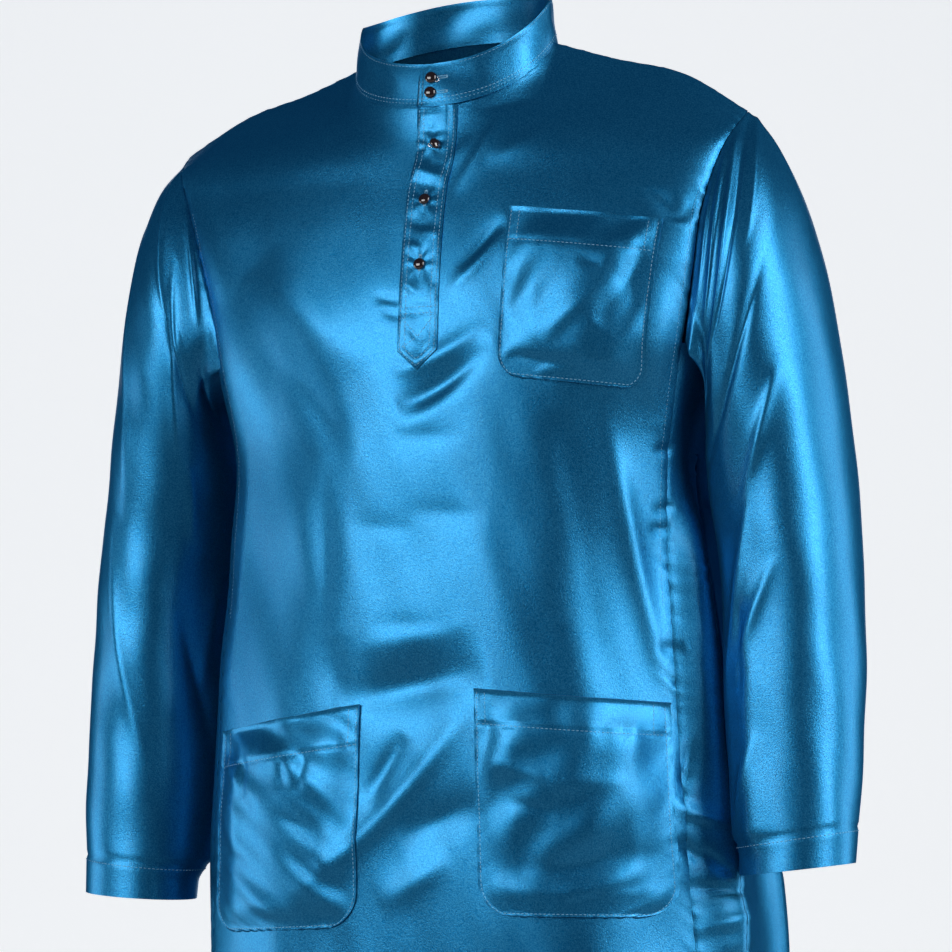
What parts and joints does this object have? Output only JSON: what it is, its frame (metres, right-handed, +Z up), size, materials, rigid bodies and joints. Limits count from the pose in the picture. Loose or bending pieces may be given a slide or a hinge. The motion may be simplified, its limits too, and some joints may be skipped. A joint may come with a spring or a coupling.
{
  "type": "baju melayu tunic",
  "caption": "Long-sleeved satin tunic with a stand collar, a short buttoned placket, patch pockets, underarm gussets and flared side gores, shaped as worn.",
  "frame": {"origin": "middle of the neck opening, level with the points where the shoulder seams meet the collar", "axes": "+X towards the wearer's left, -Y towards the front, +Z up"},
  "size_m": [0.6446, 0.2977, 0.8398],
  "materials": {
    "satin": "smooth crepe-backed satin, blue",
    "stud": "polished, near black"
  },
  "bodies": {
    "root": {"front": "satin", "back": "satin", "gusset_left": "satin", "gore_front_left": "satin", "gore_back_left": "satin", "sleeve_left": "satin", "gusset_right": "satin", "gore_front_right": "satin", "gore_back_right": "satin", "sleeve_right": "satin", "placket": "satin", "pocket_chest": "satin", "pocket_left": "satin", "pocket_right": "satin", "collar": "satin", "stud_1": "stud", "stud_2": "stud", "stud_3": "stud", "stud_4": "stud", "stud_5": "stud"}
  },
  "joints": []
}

**Problem statement**
Word for word, restate all of the data shown above.

**Expected output**
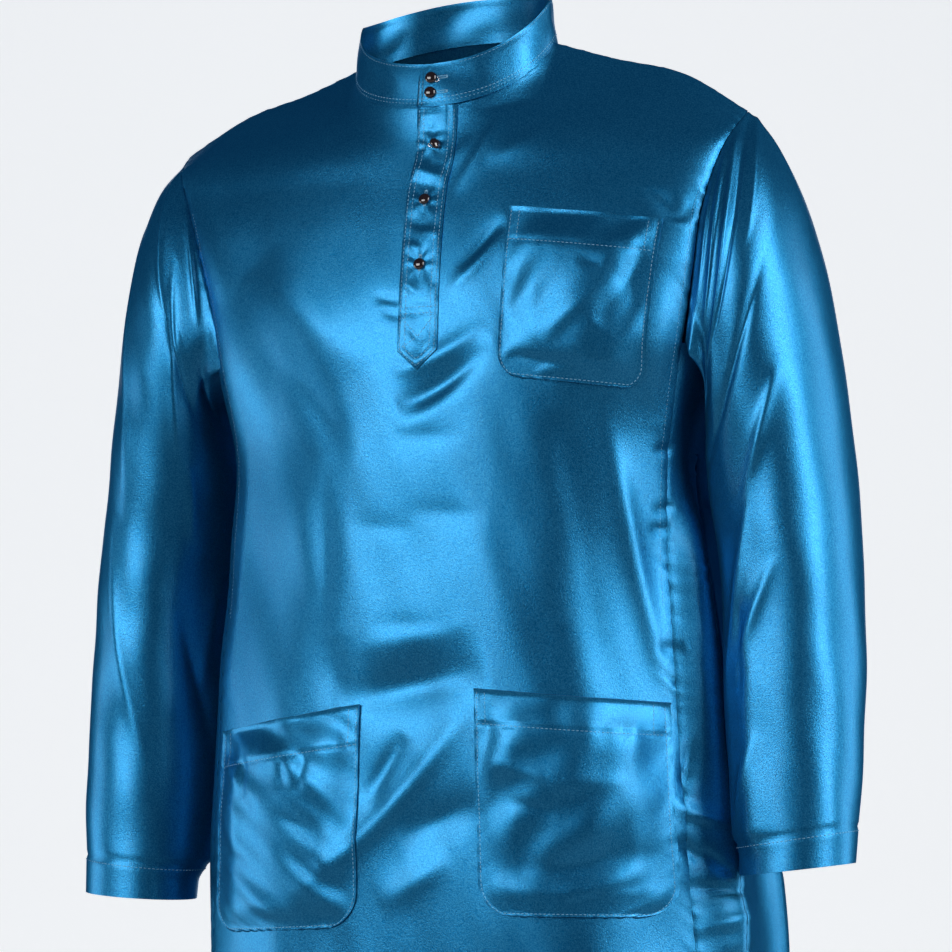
What parts and joints does this object have? Output only JSON: what it is, its frame (metres, right-handed, +Z up), size, materials, rigid bodies and joints. Limits count from the pose in the picture. Loose or bending pieces may be given a slide or a hinge. The motion may be simplified, its limits too, and some joints may be skipped. A joint may come with a spring or a coupling.
{
  "type": "baju melayu tunic",
  "caption": "Long-sleeved satin tunic with a stand collar, a short buttoned placket, patch pockets, underarm gussets and flared side gores, shaped as worn.",
  "frame": {"origin": "middle of the neck opening, level with the points where the shoulder seams meet the collar", "axes": "+X towards the wearer's left, -Y towards the front, +Z up"},
  "size_m": [0.6446, 0.2977, 0.8398],
  "materials": {
    "satin": "smooth crepe-backed satin, blue",
    "stud": "polished, near black"
  },
  "bodies": {
    "root": {"front": "satin", "back": "satin", "gusset_left": "satin", "gore_front_left": "satin", "gore_back_left": "satin", "sleeve_left": "satin", "gusset_right": "satin", "gore_front_right": "satin", "gore_back_right": "satin", "sleeve_right": "satin", "placket": "satin", "pocket_chest": "satin", "pocket_left": "satin", "pocket_right": "satin", "collar": "satin", "stud_1": "stud", "stud_2": "stud", "stud_3": "stud", "stud_4": "stud", "stud_5": "stud"}
  },
  "joints": []
}